Marin’s road network can’t handle the volume of cars and trucks that would attempt to escape during an evacuation, she said. The Berkeley group ran one simulation in which it took 10 hours to evacuate 7,000 people from Fairfax.

“It might not be possible to get everyone out at the same time,” Dr. Comfort said. “So, what are the offramps? Is it possible to create shelters? Are there buildings made of fire-resistant materials where you could house people until the fire passes by?”

In the Paradise fire, she said, about 250 people sheltered in a new Walmart constructed of fire-resistant materials. Fire engines took up positions outside to keep flames at bay. “The people inside were hot, it was smoky, but they were alive,” she said.
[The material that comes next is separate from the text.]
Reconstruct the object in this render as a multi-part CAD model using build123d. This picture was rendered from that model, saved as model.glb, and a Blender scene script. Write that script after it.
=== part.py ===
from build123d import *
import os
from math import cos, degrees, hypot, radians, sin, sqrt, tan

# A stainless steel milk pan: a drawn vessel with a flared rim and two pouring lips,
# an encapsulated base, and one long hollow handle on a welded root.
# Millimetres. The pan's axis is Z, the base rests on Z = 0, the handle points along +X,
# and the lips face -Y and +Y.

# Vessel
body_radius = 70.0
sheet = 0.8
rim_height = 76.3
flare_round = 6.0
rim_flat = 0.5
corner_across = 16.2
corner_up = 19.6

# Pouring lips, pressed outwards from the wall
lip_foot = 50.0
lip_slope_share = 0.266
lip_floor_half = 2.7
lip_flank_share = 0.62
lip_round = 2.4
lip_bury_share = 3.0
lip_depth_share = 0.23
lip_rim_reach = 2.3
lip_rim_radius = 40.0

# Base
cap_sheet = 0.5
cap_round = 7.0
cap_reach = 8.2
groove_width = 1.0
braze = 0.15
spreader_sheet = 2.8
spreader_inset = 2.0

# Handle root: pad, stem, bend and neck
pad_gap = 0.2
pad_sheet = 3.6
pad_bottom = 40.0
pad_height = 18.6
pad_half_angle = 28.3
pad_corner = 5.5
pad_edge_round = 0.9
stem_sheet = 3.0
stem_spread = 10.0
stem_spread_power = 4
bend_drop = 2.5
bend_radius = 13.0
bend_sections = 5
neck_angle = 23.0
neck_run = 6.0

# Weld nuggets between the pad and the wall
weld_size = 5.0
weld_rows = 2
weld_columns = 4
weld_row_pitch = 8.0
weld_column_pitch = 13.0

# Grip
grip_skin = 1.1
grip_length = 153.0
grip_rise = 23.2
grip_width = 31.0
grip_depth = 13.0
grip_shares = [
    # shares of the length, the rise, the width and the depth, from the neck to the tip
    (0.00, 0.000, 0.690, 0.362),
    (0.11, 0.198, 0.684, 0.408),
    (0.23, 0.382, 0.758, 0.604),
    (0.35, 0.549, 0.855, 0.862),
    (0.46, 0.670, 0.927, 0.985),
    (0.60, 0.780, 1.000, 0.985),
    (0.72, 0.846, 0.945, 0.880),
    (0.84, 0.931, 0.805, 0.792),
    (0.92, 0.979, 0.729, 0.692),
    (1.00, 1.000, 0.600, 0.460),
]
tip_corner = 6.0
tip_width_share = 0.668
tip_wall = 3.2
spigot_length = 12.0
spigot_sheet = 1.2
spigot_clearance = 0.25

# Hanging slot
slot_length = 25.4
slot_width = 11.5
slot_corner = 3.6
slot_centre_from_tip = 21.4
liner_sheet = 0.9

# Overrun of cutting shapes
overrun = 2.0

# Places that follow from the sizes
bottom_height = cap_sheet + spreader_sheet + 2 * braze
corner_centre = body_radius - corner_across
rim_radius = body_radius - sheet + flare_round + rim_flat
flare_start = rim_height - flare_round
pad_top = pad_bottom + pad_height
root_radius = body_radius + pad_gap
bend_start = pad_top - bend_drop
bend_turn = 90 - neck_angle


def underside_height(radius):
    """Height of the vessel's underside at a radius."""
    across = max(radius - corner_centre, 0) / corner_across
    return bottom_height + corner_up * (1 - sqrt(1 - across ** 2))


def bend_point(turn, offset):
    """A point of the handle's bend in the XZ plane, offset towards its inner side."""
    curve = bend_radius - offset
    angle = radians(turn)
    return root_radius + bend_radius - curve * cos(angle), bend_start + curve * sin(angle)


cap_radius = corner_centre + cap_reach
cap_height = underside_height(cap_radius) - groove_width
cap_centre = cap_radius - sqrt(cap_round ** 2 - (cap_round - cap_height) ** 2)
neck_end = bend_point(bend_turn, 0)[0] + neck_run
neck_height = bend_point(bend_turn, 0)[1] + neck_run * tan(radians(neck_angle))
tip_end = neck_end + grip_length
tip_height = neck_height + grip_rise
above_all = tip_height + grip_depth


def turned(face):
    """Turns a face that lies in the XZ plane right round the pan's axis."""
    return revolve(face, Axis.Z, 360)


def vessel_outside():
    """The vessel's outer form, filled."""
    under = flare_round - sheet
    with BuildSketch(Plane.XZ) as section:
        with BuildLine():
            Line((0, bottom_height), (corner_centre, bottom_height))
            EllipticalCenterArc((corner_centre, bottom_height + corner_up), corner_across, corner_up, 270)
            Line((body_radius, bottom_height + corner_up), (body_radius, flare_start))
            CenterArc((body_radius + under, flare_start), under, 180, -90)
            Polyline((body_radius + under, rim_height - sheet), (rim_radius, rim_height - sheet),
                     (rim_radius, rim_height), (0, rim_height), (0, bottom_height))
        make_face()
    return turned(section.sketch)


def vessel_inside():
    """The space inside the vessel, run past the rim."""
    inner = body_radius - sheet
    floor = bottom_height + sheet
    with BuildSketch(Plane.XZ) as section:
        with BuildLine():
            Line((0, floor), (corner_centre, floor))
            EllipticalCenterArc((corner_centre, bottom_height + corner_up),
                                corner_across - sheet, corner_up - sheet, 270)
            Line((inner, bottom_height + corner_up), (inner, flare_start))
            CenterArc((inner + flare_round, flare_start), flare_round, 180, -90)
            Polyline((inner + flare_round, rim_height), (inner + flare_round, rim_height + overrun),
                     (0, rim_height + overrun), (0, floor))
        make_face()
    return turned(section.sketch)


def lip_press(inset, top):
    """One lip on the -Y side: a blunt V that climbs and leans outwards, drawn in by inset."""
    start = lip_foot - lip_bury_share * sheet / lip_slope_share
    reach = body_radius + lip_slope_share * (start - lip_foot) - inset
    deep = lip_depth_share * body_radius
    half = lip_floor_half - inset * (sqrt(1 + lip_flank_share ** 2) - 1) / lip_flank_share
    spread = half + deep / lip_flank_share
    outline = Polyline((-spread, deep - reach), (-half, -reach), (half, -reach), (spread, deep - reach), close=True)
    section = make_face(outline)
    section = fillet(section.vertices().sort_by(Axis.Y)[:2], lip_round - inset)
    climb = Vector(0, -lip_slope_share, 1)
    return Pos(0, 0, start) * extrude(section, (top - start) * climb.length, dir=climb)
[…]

Local firefighters agree that advance planning is useful, but some question whether a high-tech, digital solution is the best fit for their small communities. 

“It’s always useful to think about what-ifs,” said Inverness Fire Chief Jim Fox. “But it would be more appropriate where you have a large city with multiple roads where you’re looking at evacuation for a much larger population,” he said.

Inverness first responders are already familiar with the community’s roads and the obstacles to evacuation, Chief Fox said. They know where the houses are and how to reach people in an emergency. “This study is going to pretty much confirm what we already know: There’s one road in and there’s one road out,” he said.

Researchers are hoping their findings can be applied to communities of all sizes and encourage officials to view emergency evacuations in a regional context. For Dr. Comfort, the project is personal. “The memory of the Oakland fire is seared in my mind,” she said.